The Unpleasant Reality of Politics

It’s true that money cannot buy votes on election day. But money can buy radio and television ads for a candidate to explain their positions. It can buy yard signs and bumper stickers to raise name recognition. It can buy pizza for volunteers. It can rent the phones needed to do phone banks. It can buy the t-shirts volunteers wear outside of the polling places.

You get the idea. Money is mandatory in politics.

So it’s very disheartening to find out what we thought was a pretty reasonable fundraising surge for one candidate here was actually a personal loan. Unfortunately, Gloria Carlineo, as feisty as she has been on the campaign trail, hasn’t been able to put up very good numbers for her campaign. She has only raised about $5,200.

If she plans to serious take on Patrick Murphy in November, she would have to learn to raise money in a big way. Considering Murphy is one the Democratic Party’s new star fundraisers, and with the huge cost of doing political business in this media market, there’s no room to learn on the job.

This is why Sebastian and I have hoped that some of these Tea Party inspired candidates would consider running for lower offices. It’s not that we wouldn’t like to see them in Congress, it’s just that cutting your teeth in a race so fierce and expensive isn’t likely to end well. I would love to see some of these guys (and gals) on the ballot for state representative in some seats. Hell, there are some Bucks Republicans who I think need to be primaried.
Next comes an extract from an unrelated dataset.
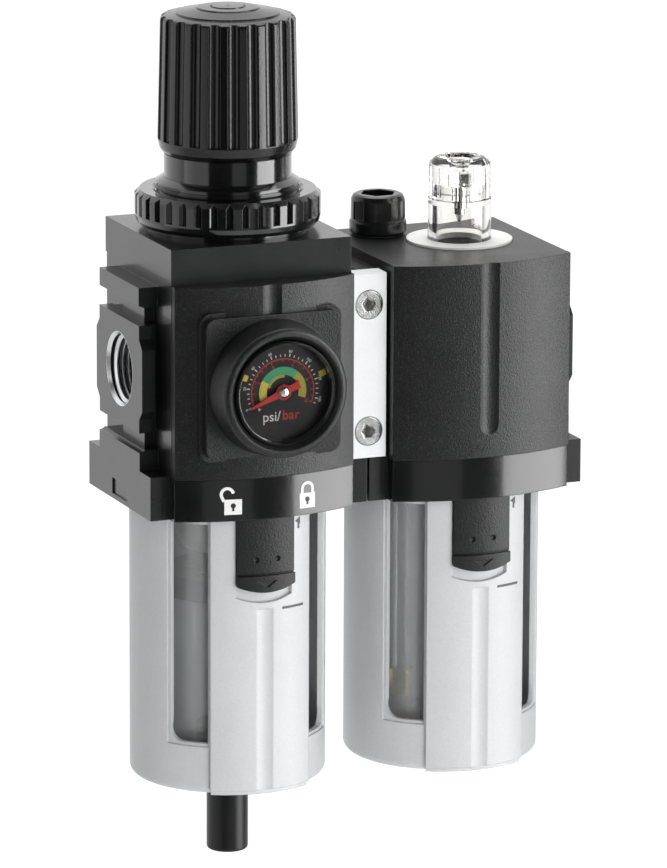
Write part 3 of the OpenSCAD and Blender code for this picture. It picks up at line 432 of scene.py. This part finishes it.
def front_place(x_mm, z_mm, centre, turn=0.0):
    """Place in front of a module's axis: local X to the right, local Y up, local Z to the viewer."""
    face = Matrix(((1, 0, 0), (0, 0, -1), (0, 1, 0))).to_4x4()
    spot = Vector((centre.x + x_mm * MM, 0, z_mm * MM))
    return Matrix.Translation(spot) @ face @ Matrix.Rotation(turn, 4, "Z")


def add_disc(bm, radius_mm, thick_mm, place, segments=24):
    centre = Matrix.Translation((0, 0, thick_mm * MM / 2))
    bmesh.ops.create_cone(bm, cap_ends=True, segments=segments, radius1=radius_mm * MM,
                          radius2=radius_mm * MM, depth=thick_mm * MM, matrix=place @ centre)


def add_lathe(bm, outline_mm, place, steps=64):
    """Solid of revolution about the place's local Z from a closed outline of (radius, height) pairs."""
    verts = [bm.verts.new(place @ Vector((radius * MM, 0, height * MM))) for radius, height in outline_mm]
    count = len(verts)
    edges = [bm.edges.new((verts[i], verts[(i + 1) % count])) for i in range(count)]
    axis = place.to_3x3() @ Vector((0, 0, 1))
    bmesh.ops.spin(bm, geom=verts + edges, cent=place.translation, axis=axis, angle=FULL_TURN,
                   steps=steps, use_merge=True)
    bmesh.ops.remove_doubles(bm, verts=bm.verts, dist=1e-7)
    bmesh.ops.recalc_face_normals(bm, faces=bm.faces)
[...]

I had a commenter on my blog the other day who admitted he has never been involved in politics before, and that if his favorite Tea Party candidates lose in the primary races this year, he’ll sit out in November. That isn’t a winning strategy. In fact, that guarantees long-term losses. What would be far more productive is for him to help us vote out the biggest tax-and-spend guy in November (Patrick Murphy) regardless of who wins the GOP nomination in May. Then, use the next couple of years to shape some really good candidates for other offices so they can learn how to raise money and build connections on a local and statewide level. That is the way to change things for the long haul.

So if Carlineo doesn’t make it through the primary, I hope she doesn’t drop out of politics. I do realize that the Bucks County GOP leadership have treated her horribly, but giving up isn’t the way to change things. I’ve been to Bucks County GOP events, so I can assure you that we will outlast them. Many of them already have a foot in the grave. It’s just a matter of time, energy, and, yes, money.
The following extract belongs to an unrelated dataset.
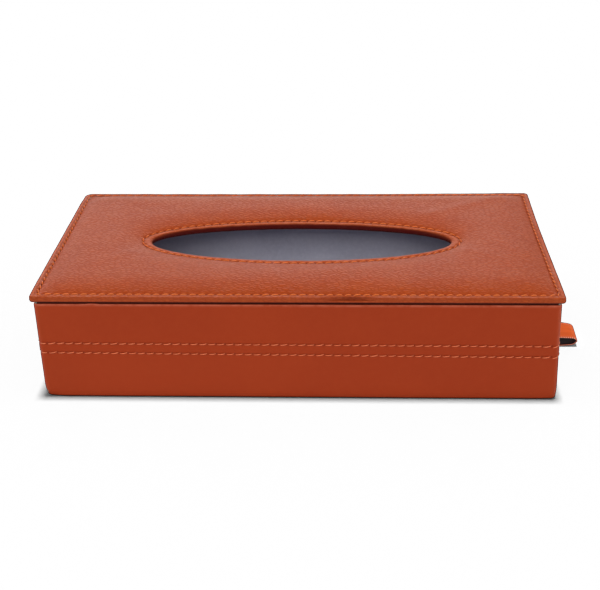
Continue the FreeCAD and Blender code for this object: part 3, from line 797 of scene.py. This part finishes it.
def lidHem():
    look, base = lidShape, lidLow[2]
    # the turned-in leather and the round under the lid's edge get painted shade
    for inset in look["hem"]:
        yield lidRing(inset, base), {"paintedShade": 0.8}
    for degrees, dark in look["hemTurn"]:
        inset, up = quarterTurn(look["underRound"], degrees)
        yield lidRing(inset, base + up), {"paintedShade": dark}
    yield lidRing(*look["side"]), {}


def rimSection():
    crest, steps = lidShape["rimCrest"], lidShape["rimSteps"]
    curve = list(zip(lidShape["rimFoot"], *lidShape["rimPull"], crest))
    for t in np.linspace(0, 1, steps + 1):
        yield [(1 - t) ** 3 * a + 3 * (1 - t) ** 2 * t * b + 3 * (1 - t) * t * t * c + t ** 3 * d
               for a, b, c, d in curve]
    seam = (stitch["lidInset"], lidShape["seamHeight"])
    for t in np.linspace(0, 1, steps + 1)[1:-1]:
        yield crest[0] + (seam[0] - crest[0]) * t, crest[1] + (seam[1] - crest[1]) * t * t * (3 - 2 * t)


def lidRim(row):
    look, seam = lidShape, stitch["lidInset"]
    dent = look["dent"]
    for inset, z in rimSection():
        ring = lidRing(inset, z)
        front = ring[:, 1] < 0
        pressed = bell(ring[:, 0] - dent["x"], dent["width"]) * front
        ring[:, 2] += look["pucker"] * row["beat"] * np.clip(inset / seam, 0, 1) * look["rimPucker"]
        ring[:, 1] += pressed * hump(inset, *dent["in"])
        ring[:, 2] -= pressed * hump(inset, *dent["down"])
        ring[:, 2] += wave(ring * (1, 1, 0), *look["rimWave"])
        low = np.interp(np.abs(ring[:, 1]), lidHigh[1] - np.array(look["rimEnds"]), (0, 1))
        ring[:, 2] -= low * np.where(front, *look["rimDrop"]) * hump(inset, 1, *look["rimDropAt"])
        # the seam and holes darken as painted shade; the dent's fold and the rim's edge get painted shade, and
        # the crest a painted highlight
        yield ring, {
            "groove": bell(seam - inset, look["grooveMark"]),
            "hole": row["hole"] * bell(seam - inset, look["holeWidth"]),
            "paintedShade": pressed * hump(inset, *dent["dark"]) + hump(inset, *look["rimShade"]),
            "paintedHighlight": np.where(front, *look["rimHighlight"]) * hump(inset, 1, *look["rimHighlightAt"]),
        }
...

One thought on “The Unpleasant Reality of Politics”

  1. This year represents my first true foray into politics: I attended a Republican Caucus meeting, and I ran for a position as County Delegate. (I wanted to go for State Delegate, but I couldn’t work up the courage to nominate myself, and nominations also happened rather quickly.)

    In any case, I lost that vote, became a delegate anyway because one of the other delegates couldn’t make it to the county convention, and then was late to the county convention because of misinformation in the State Republican Party’s website.

    Overall, a rather frustrating experience!

    But I’ve also come away with several conclusions: first, that I’ll almost undoubtedly run for county, state, and even national delegate positions; second, I probably won’t want to run for office (I’m extremely shy!); third, although it was too late this year, I’ll likely want to be involved in the Utah Libertarian Party as well.

    And, as for the second point, I’ve been thinking of honing my speech-making skills, by dragging my daughters out to the back yard and have them sit through a five minute speech before letting them play :-).